The employment relationship between Appellant and Appellee deteriorated rapidly after the closing. The reasons are in dispute, but were not material at the summary judgment stage. Appellee terminated Appellant’s employment after just under six months employment.
Appellant brought wrongful termination claims against his former employer. The district court granted summary judgment against him and in favor of Appellee, and Appellant appeals that ruling.
Issues: 1) Did the district court err in granting summary judgment in favor of Appellee on Appellant’s claim for breach of an express contract of employment? 2) Did the district court err in granting summary judgment in favor of Appellee on Appellant’s claim for breach of an implied contract of employment? 3) Did the district court err in granting summary judgment in favor of Appellee on Appellant’s claim for promissory estoppel? 4) Did the district court err in granting summary judgment in favor of Appellee on Appellant’s claim for tortious breach of the implied covenant of good faith and fair dealing?

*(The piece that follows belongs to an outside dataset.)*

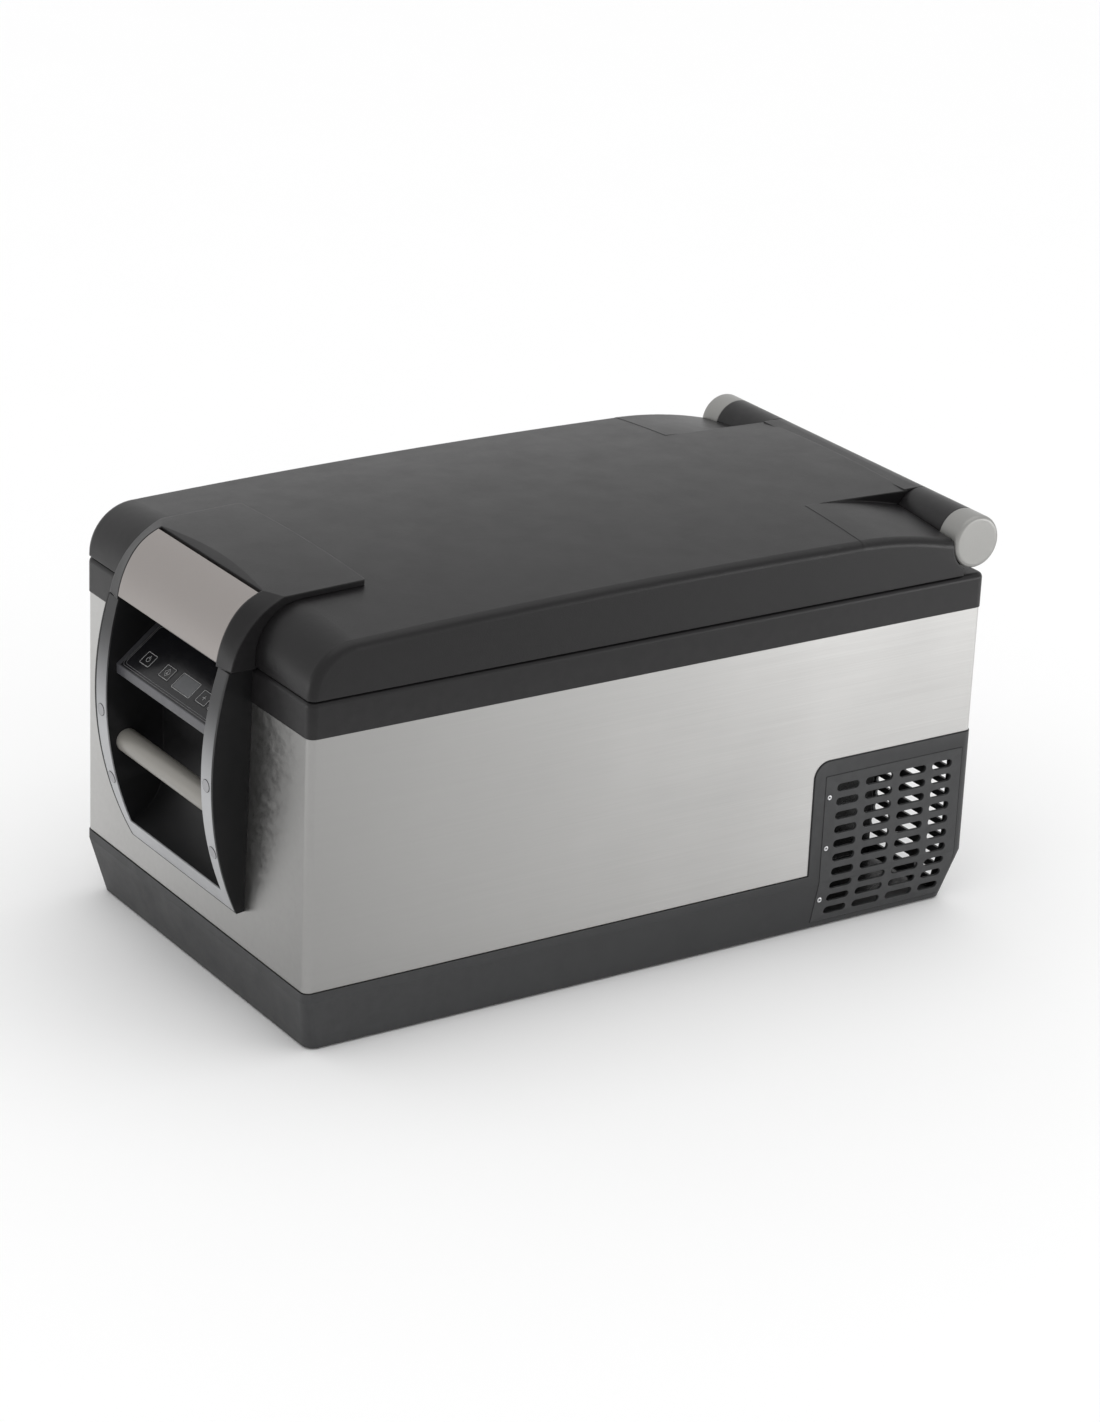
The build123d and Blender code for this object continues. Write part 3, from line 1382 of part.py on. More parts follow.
with BuildPart() as cover_pin:
    add(flap_rod(FLAP_PIN, 0.0))
    for side in (-1, 1):
        edge = DC_X + side * FLAP_HALF
        inner = edge - side * (WALL - FIT_GAP)
        add(
            block(
                min(edge, inner),
                max(edge, inner),
                plate_face,
                FLAP_PIN_Y + FLAP_PIN,
                FLAP_PIN_Z - FLAP_PIN,
                FLAP_PIN_Z + FLAP_PIN,
            )
        )
save(cover_pin.part, "cover_pin")

# ---- drain -------------------------------------------------------------------------------------
PLUG_HEAD = 14.0
PLUG_DEEP = 6.0
SPOUT_OUTER = DRAIN_RADIUS + WALL - FIT_GAP
liner_floor_top = LINER_FLOOR + LINER_WALL
with BuildPart() as drain_spout:
    add(rod(SPOUT_OUTER, (DRAIN_X, DRAIN_Y, FOOT_HEIGHT), (DRAIN_X, DRAIN_Y, LINER_FLOOR)))
    add(rod(DRAIN_RADIUS, (DRAIN_X, DRAIN_Y, 0), (DRAIN_X, DRAIN_Y, TALL)), mode=Mode.SUBTRACT)
save(drain_spout.part, "drain_spout")

with BuildPart() as drain_plug:
    plug_low = LINER_FLOOR - PLUG_DEEP
    add(rod(DRAIN_RADIUS - RUN_GAP, (DRAIN_X, DRAIN_Y, plug_low), (DRAIN_X, DRAIN_Y, liner_floor_top)))
    add(rod(PLUG_HEAD, (DRAIN_X, DRAIN_Y, liner_floor_top), (DRAIN_X, DRAIN_Y, liner_floor_top + SKIRT)))
    fillet(drain_plug.edges().group_by(Axis.Z)[-1], radius=1.0)
save(drain_plug.part, "drain_plug")

# ---- baskets, light, feet ----------------------------------------------------------------------
BASKET_WALL = 3.0
BASKET_TOP = 350.0
BASKET_GAP = 6.0
BASKET_LIFT = 12.0


def basket_form(y0, y1, low):
    """An open-topped basket inside the food space."""
    wide = 2 * (MOUTH_HALF - BASKET_GAP)
    with BuildPart() as piece:
        add(round_block(wide, y1 - y0, MOUTH_CORNER, low, BASKET_TOP, y=(y0 + y1) / 2))
        add(
            round_block(
                wide - 2 * BASKET_WALL,
                y1 - y0 - 2 * BASKET_WALL,
                MOUTH_CORNER - BASKET_WALL,
                low + BASKET_WALL,
                TALL,
                y=(y0 + y1) / 2,
            ),
            mode=Mode.SUBTRACT,
        )
    return piece.part


with BuildPart() as basket_main:
    add(basket_form(MOUTH_FRONT + BASKET_GAP, STEP_Y - BASKET_GAP, liner_floor_top + BASKET_LIFT))
save(basket_main.part, "basket_main")

with BuildPart() as basket_rear:
    add(basket_form(STEP_Y + BASKET_GAP, MOUTH_REAR - 2 * BASKET_GAP, STEP_Z + LINER_WALL))
save(basket_rear.part, "basket_rear")

LIGHT_WIDE = 52.0
LIGHT_LOW = 352.0
LIGHT_HIGH = 366.0
with BuildPart() as interior_light:
    add(block(-LIGHT_WIDE / 2, LIGHT_WIDE / 2, MOUTH_REAR - 7.0, MOUTH_REAR, LIGHT_LOW, LIGHT_HIGH))
    fillet(interior_light.edges().filter_by(Axis.X).group_by(Axis.Y)[0], radius=3.0)
save(interior_light.part, "interior_light")

FOOT_RADIUS = 19.0
FOOT_X = 180.0
FOOT_Y = 340.0
with BuildPart() as feet:
    with BuildSketch():
        with Locations((0, MID)):
            with GridLocations(2 * FOOT_X, 2 * FOOT_Y, 2, 2):
                Circle(FOOT_RADIUS)
    extrude(amount=FOOT_HEIGHT)
save(feet.part, "feet")
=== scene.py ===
import json
import math

import bmesh
import bpy
from mathutils import Matrix, Vector


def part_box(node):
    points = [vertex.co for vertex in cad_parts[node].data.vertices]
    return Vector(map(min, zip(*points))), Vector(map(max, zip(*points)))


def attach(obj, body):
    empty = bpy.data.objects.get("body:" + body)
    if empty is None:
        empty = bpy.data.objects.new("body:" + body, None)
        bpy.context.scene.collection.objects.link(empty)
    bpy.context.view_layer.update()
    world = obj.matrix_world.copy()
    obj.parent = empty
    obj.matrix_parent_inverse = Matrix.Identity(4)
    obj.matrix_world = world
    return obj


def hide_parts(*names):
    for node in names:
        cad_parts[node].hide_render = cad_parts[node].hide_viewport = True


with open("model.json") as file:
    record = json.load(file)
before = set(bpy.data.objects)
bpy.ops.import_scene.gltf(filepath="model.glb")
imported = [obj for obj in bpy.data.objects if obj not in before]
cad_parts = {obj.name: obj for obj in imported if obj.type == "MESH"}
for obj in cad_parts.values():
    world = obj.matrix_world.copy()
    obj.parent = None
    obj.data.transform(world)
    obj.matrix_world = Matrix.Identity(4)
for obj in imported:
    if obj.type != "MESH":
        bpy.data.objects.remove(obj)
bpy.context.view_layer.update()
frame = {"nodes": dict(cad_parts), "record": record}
NODES = frame["nodes"]
MM = 0.001

# ---- camera -------------------------------------------------------------------------------------
AZIMUTH = math.radians(56.18)
ELEVATION = math.radians(21.93)
ROLL = math.radians(2.54)
DISTANCE = 4.464
TARGET = Vector((-0.005, 0.0411, 0.207))
LENS = 105.05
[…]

Holdings: The Court determined the written employment contract between Appellee and Appellant unambiguously provided that his employment was at-will, and was not modified orally by either Appellant or the human resource manager. The Court also concluded that because he read and understood the disclaimers, Appellant could not reasonably claim that the Appellee handbook created an implied contract modifying his status as an at-will employee. The same disclaimers that prevented the formation of an implied contract of employment, also preclude his claim of promissory estoppel. The Court also found that Appellant’s brief tenure with Appellee was insufficient to establish the sort of special relationship needed to sustain a tort claim of breach of the implied covenant of good faith and fair dealing.
J. Burke delivered the opinion for the court.